Se nos fue Eusebio Poncela, ese madrileño bravo, de mirada intensa y voz grave que parecía haber fumado un habano eterno en cada toma. Tenía 79 pirulos y, aunque nos dejó en este agosto caluroso, la verdad es que tipos como él nunca se van del todo: se quedan flotando en esas escenas que nos sacudieron el cuore.
Porque Poncela no fue cualquier actor ibérico que cruzó el charco: fue parte de la historia del cine nuestro, el que se animó a desnudarse —literal y simbólicamente— en películas que rompieron con todo. ¿O acaso alguien puede olvidar La ley del deseo de Almodóvar, esa obra maestra donde Pablo (su personaje) se metió en la piel del amor prohibido sin pedir permiso? Como decía Charly: “Rompan todo”. Bueno, Poncela lo hizo, pero en pantalla grande.
Nacido en el barrio madrileño de Vallecas, el pibe era un quilombero nato. Lo rajaron de ocho colegios antes de los diez años —un récord digno del Guinness—, pero él ya sabía a dónde apuntaba: el escenario. Desde chiquito se subía a cualquier tabla que se le cruzara y a los veinte ya estaba recitando Lorca en los teatros madrileños.
Después vinieron Shakespeare, los viajes, París, Londres, Nueva York… Pero ojo, que su brújula siempre lo llevó de vuelta a esos directores que entendían la intensidad como nadie: Iván Zulueta en Arrebato (donde compartió plano con la querida Cecilia Roth), Pedro Almodóvar en Matador y La ley del deseo, y hasta nuestro Adolfo Aristarain, que lo fichó para Martín (Hache) junto a Federico Luppi y Cecilia, otra vez. ¿Quién no se acuerda de ese Dante ácido y entrañable?

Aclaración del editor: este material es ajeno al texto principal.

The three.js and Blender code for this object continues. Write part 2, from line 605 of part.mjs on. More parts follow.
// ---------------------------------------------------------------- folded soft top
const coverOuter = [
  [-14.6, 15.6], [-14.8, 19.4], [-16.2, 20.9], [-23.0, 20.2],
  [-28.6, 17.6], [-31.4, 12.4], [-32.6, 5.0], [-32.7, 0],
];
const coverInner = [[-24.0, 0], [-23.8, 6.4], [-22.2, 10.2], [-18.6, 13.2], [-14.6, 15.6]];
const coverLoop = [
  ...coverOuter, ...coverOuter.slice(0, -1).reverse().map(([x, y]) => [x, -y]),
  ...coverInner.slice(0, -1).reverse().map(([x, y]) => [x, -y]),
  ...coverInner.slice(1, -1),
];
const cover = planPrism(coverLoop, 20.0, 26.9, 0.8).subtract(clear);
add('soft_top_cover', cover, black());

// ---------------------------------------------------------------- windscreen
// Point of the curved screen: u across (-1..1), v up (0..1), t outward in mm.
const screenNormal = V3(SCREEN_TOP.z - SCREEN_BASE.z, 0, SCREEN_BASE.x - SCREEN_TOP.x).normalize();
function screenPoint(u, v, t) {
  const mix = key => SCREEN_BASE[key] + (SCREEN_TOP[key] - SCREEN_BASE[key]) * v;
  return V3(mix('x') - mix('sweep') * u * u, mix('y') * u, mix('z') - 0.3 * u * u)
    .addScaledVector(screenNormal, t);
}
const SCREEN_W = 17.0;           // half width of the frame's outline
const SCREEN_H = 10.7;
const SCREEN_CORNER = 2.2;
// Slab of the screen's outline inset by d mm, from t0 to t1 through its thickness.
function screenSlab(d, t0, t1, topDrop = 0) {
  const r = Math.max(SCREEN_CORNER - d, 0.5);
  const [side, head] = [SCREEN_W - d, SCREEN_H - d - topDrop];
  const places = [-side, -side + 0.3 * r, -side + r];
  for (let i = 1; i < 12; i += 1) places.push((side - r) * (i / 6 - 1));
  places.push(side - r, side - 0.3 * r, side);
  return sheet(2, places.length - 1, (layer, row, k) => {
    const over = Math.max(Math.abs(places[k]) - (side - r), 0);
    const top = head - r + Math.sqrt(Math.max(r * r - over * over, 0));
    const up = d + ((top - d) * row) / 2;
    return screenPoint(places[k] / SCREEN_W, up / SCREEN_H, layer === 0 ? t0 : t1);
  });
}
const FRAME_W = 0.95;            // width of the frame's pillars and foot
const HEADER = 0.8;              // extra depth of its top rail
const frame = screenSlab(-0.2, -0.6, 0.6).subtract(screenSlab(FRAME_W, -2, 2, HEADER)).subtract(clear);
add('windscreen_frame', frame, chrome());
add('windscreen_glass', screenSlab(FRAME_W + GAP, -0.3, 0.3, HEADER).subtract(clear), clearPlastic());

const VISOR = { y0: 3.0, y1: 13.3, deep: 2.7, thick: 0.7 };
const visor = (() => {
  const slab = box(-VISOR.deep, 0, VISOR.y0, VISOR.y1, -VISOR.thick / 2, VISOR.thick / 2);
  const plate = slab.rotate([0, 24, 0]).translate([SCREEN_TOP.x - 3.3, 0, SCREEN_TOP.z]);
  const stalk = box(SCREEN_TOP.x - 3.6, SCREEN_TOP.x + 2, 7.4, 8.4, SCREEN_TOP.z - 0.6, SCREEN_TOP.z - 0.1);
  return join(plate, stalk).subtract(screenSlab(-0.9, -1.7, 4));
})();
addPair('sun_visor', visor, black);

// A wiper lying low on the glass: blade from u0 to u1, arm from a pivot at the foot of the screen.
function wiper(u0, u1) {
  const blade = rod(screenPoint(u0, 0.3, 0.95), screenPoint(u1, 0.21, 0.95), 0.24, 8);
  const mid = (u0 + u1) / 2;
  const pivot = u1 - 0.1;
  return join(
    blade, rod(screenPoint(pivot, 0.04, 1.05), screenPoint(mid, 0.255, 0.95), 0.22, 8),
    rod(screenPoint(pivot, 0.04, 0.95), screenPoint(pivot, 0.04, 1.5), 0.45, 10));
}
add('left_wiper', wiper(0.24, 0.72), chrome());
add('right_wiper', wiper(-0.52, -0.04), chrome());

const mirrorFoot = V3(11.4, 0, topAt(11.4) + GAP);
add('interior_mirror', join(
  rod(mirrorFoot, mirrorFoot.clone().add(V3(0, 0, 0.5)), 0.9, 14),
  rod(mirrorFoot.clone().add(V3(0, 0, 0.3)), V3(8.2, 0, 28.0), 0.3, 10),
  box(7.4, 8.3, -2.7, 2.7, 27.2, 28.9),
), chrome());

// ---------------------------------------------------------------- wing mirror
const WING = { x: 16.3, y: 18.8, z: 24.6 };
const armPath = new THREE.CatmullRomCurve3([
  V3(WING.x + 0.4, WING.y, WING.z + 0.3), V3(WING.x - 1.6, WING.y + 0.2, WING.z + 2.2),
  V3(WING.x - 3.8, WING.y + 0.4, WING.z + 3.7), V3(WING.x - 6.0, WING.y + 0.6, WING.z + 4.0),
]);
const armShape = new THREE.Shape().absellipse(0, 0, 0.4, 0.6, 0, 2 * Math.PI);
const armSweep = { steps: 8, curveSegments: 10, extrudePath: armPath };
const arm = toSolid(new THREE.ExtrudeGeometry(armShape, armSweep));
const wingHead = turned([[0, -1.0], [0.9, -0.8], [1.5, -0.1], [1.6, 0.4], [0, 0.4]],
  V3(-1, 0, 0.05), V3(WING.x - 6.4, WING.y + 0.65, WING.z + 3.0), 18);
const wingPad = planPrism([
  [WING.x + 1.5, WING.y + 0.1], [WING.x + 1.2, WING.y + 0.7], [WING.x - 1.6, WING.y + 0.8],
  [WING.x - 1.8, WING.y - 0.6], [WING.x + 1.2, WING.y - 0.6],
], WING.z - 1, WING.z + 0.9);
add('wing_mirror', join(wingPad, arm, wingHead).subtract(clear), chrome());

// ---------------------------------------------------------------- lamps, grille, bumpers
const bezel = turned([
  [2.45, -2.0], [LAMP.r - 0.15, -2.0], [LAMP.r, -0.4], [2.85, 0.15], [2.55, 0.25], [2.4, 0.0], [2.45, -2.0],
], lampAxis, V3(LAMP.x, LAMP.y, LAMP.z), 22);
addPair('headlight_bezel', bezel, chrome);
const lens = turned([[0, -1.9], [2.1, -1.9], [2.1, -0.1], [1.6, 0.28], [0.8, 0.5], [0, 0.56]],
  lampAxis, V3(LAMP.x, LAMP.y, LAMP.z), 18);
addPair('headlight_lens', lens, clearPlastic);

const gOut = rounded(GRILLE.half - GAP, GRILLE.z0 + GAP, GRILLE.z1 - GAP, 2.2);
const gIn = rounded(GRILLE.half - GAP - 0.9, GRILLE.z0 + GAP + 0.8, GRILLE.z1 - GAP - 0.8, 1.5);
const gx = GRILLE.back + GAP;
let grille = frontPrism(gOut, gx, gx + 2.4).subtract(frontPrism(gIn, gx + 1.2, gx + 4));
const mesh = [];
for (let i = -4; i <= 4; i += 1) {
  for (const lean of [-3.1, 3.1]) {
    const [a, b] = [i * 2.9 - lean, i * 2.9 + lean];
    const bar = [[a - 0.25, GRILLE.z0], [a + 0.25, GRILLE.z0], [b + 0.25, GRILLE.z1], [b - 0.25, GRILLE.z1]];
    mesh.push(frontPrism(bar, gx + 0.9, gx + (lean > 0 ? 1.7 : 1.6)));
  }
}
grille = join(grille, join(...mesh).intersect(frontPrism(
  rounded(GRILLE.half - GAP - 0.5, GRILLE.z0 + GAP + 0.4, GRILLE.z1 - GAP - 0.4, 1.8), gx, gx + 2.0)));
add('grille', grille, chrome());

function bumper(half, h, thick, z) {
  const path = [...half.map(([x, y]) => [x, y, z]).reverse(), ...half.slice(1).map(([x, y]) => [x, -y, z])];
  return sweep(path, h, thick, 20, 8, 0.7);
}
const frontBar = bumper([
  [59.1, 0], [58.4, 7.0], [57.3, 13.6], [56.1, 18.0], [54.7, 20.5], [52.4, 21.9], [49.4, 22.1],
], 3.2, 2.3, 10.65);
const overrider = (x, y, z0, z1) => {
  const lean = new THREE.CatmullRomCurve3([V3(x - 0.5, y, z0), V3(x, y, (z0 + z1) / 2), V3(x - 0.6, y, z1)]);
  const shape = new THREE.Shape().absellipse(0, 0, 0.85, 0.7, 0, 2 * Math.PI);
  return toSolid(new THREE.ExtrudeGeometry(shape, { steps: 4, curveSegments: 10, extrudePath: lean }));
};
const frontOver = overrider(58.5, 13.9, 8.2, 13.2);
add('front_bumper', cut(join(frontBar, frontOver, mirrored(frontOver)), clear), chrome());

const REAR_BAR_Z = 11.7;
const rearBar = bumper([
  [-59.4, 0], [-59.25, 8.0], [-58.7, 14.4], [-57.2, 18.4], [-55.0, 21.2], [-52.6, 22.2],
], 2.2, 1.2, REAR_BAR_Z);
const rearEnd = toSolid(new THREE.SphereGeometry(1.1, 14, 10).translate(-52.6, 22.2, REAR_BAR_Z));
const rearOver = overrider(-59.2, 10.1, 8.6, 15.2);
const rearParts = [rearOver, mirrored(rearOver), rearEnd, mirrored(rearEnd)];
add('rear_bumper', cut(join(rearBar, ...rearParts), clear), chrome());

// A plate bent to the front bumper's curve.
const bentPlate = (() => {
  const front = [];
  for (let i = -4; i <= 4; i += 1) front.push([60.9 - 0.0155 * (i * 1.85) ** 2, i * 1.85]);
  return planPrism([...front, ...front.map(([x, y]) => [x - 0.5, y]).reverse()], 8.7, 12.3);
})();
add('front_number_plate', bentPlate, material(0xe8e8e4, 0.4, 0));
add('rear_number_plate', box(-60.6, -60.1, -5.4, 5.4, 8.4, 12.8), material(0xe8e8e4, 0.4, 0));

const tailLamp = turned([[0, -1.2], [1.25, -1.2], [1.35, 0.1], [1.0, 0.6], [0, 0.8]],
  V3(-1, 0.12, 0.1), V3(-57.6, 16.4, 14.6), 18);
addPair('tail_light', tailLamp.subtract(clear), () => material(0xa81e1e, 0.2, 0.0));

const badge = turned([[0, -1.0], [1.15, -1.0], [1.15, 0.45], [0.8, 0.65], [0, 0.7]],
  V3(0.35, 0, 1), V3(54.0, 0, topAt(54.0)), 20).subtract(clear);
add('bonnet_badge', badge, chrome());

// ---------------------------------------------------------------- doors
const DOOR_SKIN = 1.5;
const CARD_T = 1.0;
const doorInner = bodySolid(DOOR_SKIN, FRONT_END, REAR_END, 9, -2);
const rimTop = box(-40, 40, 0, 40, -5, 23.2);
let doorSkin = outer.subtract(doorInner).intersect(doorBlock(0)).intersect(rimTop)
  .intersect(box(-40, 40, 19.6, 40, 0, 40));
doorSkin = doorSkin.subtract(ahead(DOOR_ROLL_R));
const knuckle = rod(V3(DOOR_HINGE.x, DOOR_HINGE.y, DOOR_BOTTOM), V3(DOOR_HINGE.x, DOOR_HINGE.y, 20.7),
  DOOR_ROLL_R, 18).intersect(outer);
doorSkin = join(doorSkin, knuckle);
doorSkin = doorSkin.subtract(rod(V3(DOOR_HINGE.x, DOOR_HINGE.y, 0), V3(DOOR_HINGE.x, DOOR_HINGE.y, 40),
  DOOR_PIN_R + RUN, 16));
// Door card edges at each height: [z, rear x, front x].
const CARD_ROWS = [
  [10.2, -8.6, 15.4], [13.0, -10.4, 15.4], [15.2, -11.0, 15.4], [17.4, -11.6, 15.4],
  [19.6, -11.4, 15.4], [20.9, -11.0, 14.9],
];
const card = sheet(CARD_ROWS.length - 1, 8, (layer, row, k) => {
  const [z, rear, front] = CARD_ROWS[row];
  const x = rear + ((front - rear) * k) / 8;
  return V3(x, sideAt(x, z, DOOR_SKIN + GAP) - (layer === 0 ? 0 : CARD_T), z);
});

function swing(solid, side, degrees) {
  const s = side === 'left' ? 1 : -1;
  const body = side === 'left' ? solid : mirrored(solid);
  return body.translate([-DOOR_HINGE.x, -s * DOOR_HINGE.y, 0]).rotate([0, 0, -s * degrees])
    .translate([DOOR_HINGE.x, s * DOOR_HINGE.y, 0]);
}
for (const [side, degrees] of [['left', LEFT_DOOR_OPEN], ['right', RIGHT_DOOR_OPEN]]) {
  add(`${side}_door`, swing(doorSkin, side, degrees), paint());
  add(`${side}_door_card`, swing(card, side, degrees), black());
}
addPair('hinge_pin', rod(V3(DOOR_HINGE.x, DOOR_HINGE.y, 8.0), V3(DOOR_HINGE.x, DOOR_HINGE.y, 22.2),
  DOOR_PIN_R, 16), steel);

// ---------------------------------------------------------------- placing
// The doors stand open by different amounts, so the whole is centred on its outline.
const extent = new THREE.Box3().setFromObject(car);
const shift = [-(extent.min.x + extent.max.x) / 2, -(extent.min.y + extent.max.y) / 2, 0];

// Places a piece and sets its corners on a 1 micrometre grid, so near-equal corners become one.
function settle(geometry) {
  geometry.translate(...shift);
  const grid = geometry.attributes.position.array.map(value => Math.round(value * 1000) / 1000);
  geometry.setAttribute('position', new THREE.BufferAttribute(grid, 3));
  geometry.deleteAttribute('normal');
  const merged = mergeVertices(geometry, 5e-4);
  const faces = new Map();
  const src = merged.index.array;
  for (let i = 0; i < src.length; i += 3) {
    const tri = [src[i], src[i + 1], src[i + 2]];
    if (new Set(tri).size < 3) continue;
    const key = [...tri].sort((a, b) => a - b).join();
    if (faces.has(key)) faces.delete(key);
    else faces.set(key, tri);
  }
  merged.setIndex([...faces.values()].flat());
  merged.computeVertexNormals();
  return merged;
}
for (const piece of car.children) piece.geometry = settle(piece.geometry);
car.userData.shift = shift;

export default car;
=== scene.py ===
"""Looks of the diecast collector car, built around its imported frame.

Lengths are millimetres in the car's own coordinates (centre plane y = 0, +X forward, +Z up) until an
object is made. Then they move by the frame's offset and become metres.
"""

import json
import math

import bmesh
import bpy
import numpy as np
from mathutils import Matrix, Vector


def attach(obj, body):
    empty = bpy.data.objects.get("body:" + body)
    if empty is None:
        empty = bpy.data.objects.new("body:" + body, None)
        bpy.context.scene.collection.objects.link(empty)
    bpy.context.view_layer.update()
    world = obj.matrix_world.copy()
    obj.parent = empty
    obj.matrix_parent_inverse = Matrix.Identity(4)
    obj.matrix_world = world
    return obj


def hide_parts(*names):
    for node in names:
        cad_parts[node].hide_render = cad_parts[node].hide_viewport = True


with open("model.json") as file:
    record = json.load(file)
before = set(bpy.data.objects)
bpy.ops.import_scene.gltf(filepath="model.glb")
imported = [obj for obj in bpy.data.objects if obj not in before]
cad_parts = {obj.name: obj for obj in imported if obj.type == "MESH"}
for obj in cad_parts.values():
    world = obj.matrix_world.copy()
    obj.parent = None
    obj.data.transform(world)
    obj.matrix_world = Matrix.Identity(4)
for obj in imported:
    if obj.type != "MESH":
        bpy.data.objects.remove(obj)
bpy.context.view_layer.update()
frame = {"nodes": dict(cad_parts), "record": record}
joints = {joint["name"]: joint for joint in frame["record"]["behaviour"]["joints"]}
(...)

No exagero si digo que Poncela fue un poco argentino. Porque además de filmar con Aristarain, también se metió en el universo de Fito Páez en Vidas privadas. Un español que se dejó manchar las manos de tango, de rock nacional, de esas historias oscuras que nos pintan a nosotros. Como decía Dolina: “Nadie es de ningún lado si no está también un poco en Buenos Aires”.
Y ahí estaba él, mezclado con Sbaraglia, con Roth, con todos los nuestros. Con ese aura de galán raro: ni bonito de catálogo ni estrella liviana. Era un actor con peso, con sudor, con eso que hace falta para dejar marca.

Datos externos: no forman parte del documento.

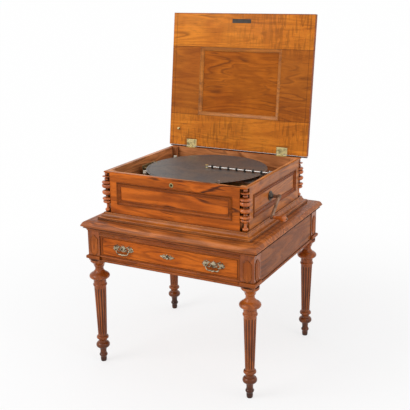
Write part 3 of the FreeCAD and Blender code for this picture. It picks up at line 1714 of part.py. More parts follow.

El veredicto del Archivólogo
Eusebio Poncela fue mucho más que un actor español. Fue un pedazo de cine incómodo, visceral y poético que se nos metió en la piel. Fue la prueba de que el arte sirve para sacudir tabúes, para mostrar lo que otros esconden, para poner el deseo en primer plano sin pedir perdón.
Hoy que los burócratas de siempre quieren recortar cultura como si fuera un gasto, conviene recordar a tipos como él. Porque sin actores que se animen, sin directores que provoquen, sin escenarios donde todo eso suceda, la vida se convierte en una oficina gris con reloj de fichar.
Así que brindemos —con gin importado, por Eusebio. Por ese actorazo que eligió incomodar antes que agradar. Por ese hombre que nos enseñó que el deseo, en el cine y en la vida, es lo único que nos salva del tedio.
Gracias, Poncela. Nos vemos en la próxima función.